**What you need to do:**
Repeat the records exactly. Every line must match.

Data items:
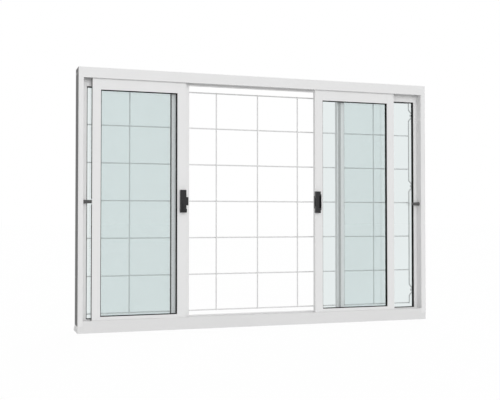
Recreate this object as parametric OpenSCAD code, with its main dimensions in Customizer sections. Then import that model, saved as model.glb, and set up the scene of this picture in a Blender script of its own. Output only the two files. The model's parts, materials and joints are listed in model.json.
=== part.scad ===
// Four-panel aluminium sliding window with a welded security grille behind the panes.
// Two outer panels are fixed, two inner panels slide on rollers and meet at a latch.
// X runs along the width from the window's centre line.
// Y runs from the room side (negative) to the grille side, from the middle of the frame's depth.
// Z runs up from the underside of the sill.

/* [Window frame] */
// Overall width
frame_w = 1500; // [1460:10:1600]
// Overall height
frame_h = 1020; // [900:10:1200]
// Depth of the head and the jambs
frame_d = 85; // [85:1:95]
// Thickness of each jamb
jamb_t = 20; // [16:1:24]
// Height of the head rail
head_t = 40; // [40:1:46]
// Height of the sill rail
sill_t = 47; // [47:1:49]
// Height of the sill below the jambs
sill_base_t = 27; // [25:1:29]
// Reach of the sill's sloping nose
nose_d = 35; // [20:1:50]
// Height of the nose's front edge
nose_t = 4; // [2:1:8]

/* [Sliding sashes] */
// Width of one sliding sash
sash_w = 371; // [366:1:374]
// Visible width of a sliding sash's outer stile
outer_stile_w = 33; // [31:1:37]
// Visible width of a sliding sash's closing stile
lock_stile_w = 35; // [32:1:38]
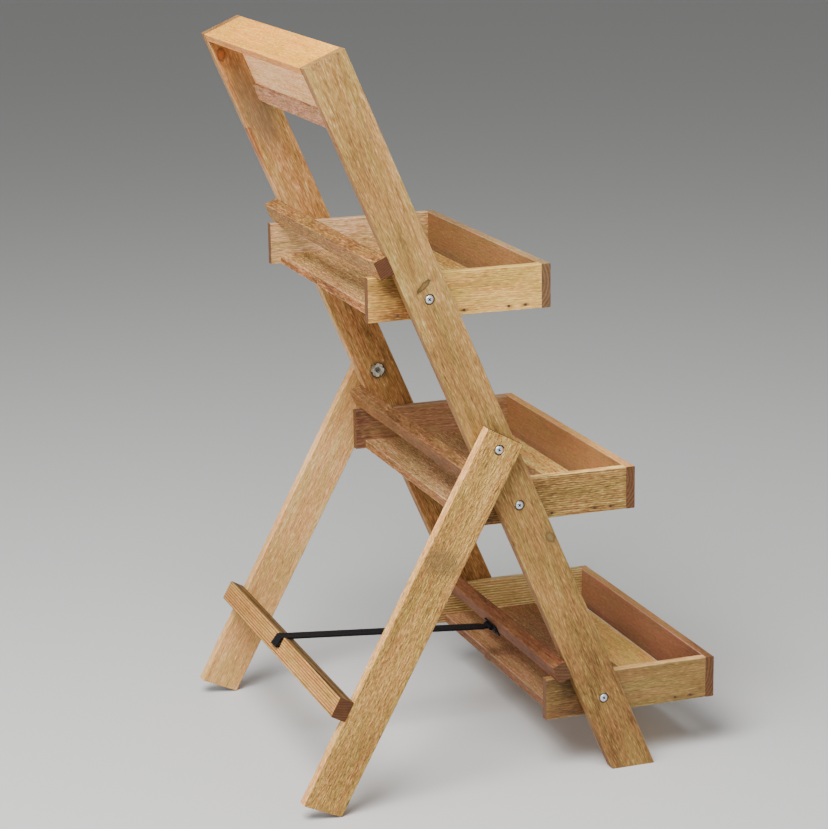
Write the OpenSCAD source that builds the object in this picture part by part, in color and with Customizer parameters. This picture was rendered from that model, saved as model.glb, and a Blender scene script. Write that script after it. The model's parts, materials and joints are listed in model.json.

**Finished answer:**
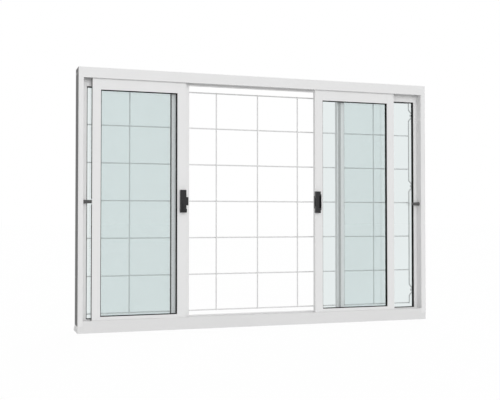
Recreate this object as parametric OpenSCAD code, with its main dimensions in Customizer sections. Then import that model, saved as model.glb, and set up the scene of this picture in a Blender script of its own. Output only the two files. The model's parts, materials and joints are listed in model.json.
=== part.scad ===
// Four-panel aluminium sliding window with a welded security grille behind the panes.
// Two outer panels are fixed, two inner panels slide on rollers and meet at a latch.
// X runs along the width from the window's centre line.
// Y runs from the room side (negative) to the grille side, from the middle of the frame's depth.
// Z runs up from the underside of the sill.

/* [Window frame] */
// Overall width
frame_w = 1500; // [1460:10:1600]
// Overall height
frame_h = 1020; // [900:10:1200]
// Depth of the head and the jambs
frame_d = 85; // [85:1:95]
// Thickness of each jamb
jamb_t = 20; // [16:1:24]
// Height of the head rail
head_t = 40; // [40:1:46]
// Height of the sill rail
sill_t = 47; // [47:1:49]
// Height of the sill below the jambs
sill_base_t = 27; // [25:1:29]
// Reach of the sill's sloping nose
nose_d = 35; // [20:1:50]
// Height of the nose's front edge
nose_t = 4; // [2:1:8]

/* [Sliding sashes] */
// Width of one sliding sash
sash_w = 371; // [366:1:374]
// Visible width of a sliding sash's outer stile
outer_stile_w = 33; // [31:1:37]
// Visible width of a sliding sash's closing stile
lock_stile_w = 35; // [32:1:38]
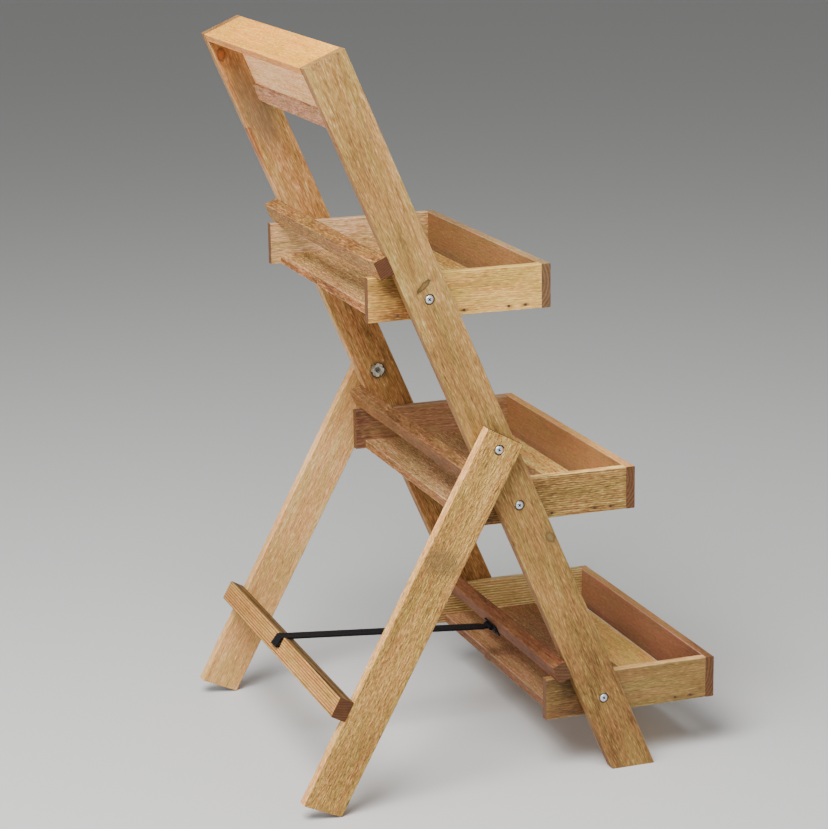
Write the OpenSCAD source that builds the object in this picture part by part, in color and with Customizer parameters. This picture was rendered from that model, saved as model.glb, and a Blender scene script. Write that script after it. The model's parts, materials and joints are listed in model.json.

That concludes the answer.